Which lines run from the first one up to and including the one with "# floor, light and camera"? Print exactly those.
-- START --
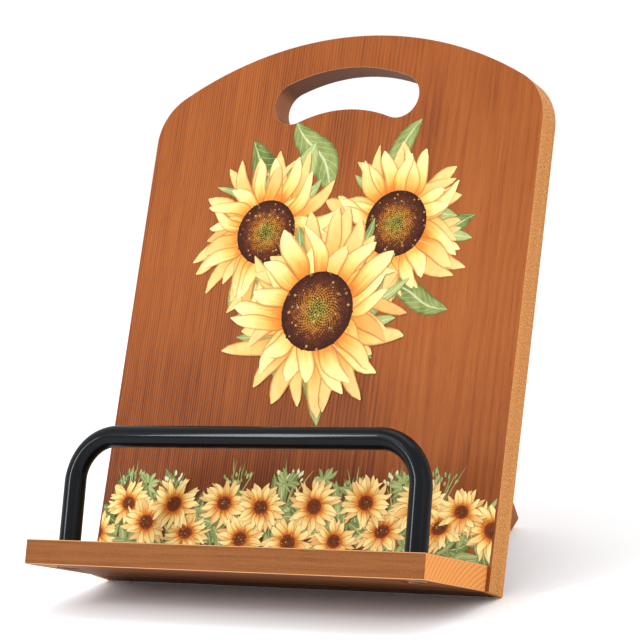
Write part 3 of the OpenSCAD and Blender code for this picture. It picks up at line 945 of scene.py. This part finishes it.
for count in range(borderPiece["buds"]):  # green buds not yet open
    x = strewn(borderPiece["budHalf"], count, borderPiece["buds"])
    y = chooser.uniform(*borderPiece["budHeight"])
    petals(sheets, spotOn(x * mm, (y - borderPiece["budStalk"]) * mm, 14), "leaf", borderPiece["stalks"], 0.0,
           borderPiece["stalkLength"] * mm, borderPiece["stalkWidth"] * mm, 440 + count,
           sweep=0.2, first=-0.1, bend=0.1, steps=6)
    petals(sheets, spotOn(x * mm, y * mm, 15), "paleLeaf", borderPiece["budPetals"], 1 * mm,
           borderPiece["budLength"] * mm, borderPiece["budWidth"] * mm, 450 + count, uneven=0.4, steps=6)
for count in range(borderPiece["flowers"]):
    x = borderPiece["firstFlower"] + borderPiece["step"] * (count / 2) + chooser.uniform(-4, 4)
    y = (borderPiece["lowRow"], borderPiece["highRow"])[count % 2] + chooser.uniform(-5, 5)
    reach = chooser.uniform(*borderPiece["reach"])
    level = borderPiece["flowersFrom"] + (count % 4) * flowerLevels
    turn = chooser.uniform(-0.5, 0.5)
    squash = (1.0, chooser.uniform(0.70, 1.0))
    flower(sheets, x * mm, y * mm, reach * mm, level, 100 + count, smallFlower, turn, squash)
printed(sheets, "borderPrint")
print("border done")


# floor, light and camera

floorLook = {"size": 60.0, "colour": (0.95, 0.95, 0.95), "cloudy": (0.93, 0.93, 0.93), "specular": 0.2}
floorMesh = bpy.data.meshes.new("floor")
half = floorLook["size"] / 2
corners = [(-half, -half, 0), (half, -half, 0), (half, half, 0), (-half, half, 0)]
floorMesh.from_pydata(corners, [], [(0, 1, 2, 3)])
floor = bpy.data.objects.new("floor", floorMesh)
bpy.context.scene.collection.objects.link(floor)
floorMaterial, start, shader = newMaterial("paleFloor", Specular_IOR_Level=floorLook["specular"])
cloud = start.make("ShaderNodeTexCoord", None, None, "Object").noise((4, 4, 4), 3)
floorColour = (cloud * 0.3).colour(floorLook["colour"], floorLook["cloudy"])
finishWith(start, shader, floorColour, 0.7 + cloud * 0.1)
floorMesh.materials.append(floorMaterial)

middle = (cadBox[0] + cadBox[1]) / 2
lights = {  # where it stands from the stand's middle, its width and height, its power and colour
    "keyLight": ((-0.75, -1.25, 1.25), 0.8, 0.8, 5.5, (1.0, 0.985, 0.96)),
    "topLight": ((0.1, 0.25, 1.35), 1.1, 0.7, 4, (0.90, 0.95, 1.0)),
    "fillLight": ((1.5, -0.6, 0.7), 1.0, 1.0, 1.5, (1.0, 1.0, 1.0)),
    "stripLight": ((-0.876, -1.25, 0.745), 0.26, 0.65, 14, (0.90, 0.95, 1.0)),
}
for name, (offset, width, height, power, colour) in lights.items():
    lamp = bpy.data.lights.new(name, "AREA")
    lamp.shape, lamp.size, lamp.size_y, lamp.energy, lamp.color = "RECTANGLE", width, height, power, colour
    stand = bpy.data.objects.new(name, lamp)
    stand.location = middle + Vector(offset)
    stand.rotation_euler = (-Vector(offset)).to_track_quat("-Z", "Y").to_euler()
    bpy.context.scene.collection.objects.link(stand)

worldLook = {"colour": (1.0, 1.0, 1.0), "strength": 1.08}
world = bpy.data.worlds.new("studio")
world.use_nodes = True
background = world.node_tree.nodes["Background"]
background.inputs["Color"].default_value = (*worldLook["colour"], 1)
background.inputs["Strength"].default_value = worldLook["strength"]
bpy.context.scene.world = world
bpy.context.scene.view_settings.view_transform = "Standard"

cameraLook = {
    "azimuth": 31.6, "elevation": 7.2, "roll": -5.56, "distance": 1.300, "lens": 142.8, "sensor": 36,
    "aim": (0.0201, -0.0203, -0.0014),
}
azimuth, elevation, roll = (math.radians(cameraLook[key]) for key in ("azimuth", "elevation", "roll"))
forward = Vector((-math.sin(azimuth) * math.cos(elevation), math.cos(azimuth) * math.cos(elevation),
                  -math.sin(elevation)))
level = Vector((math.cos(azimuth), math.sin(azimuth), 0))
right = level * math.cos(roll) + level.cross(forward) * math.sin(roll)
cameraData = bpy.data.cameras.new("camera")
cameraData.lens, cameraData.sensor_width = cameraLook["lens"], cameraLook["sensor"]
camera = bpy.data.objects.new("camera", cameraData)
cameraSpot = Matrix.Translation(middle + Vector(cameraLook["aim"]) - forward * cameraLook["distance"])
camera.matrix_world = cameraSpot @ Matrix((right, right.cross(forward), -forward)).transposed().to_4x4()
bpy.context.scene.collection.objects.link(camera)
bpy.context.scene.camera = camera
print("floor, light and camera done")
-- END --
Task response:
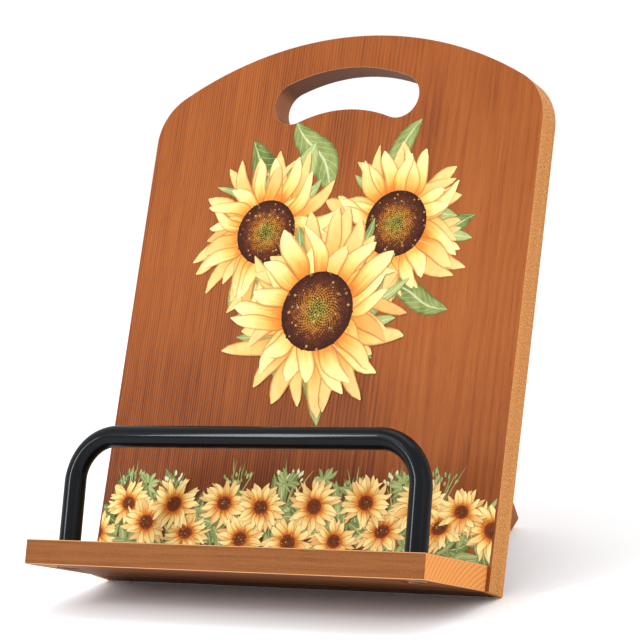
Write part 3 of the OpenSCAD and Blender code for this picture. It picks up at line 945 of scene.py. This part finishes it.
for count in range(borderPiece["buds"]):  # green buds not yet open
    x = strewn(borderPiece["budHalf"], count, borderPiece["buds"])
    y = chooser.uniform(*borderPiece["budHeight"])
    petals(sheets, spotOn(x * mm, (y - borderPiece["budStalk"]) * mm, 14), "leaf", borderPiece["stalks"], 0.0,
           borderPiece["stalkLength"] * mm, borderPiece["stalkWidth"] * mm, 440 + count,
           sweep=0.2, first=-0.1, bend=0.1, steps=6)
    petals(sheets, spotOn(x * mm, y * mm, 15), "paleLeaf", borderPiece["budPetals"], 1 * mm,
           borderPiece["budLength"] * mm, borderPiece["budWidth"] * mm, 450 + count, uneven=0.4, steps=6)
for count in range(borderPiece["flowers"]):
    x = borderPiece["firstFlower"] + borderPiece["step"] * (count / 2) + chooser.uniform(-4, 4)
    y = (borderPiece["lowRow"], borderPiece["highRow"])[count % 2] + chooser.uniform(-5, 5)
    reach = chooser.uniform(*borderPiece["reach"])
    level = borderPiece["flowersFrom"] + (count % 4) * flowerLevels
    turn = chooser.uniform(-0.5, 0.5)
    squash = (1.0, chooser.uniform(0.70, 1.0))
    flower(sheets, x * mm, y * mm, reach * mm, level, 100 + count, smallFlower, turn, squash)
printed(sheets, "borderPrint")
print("border done")


# floor, light and camera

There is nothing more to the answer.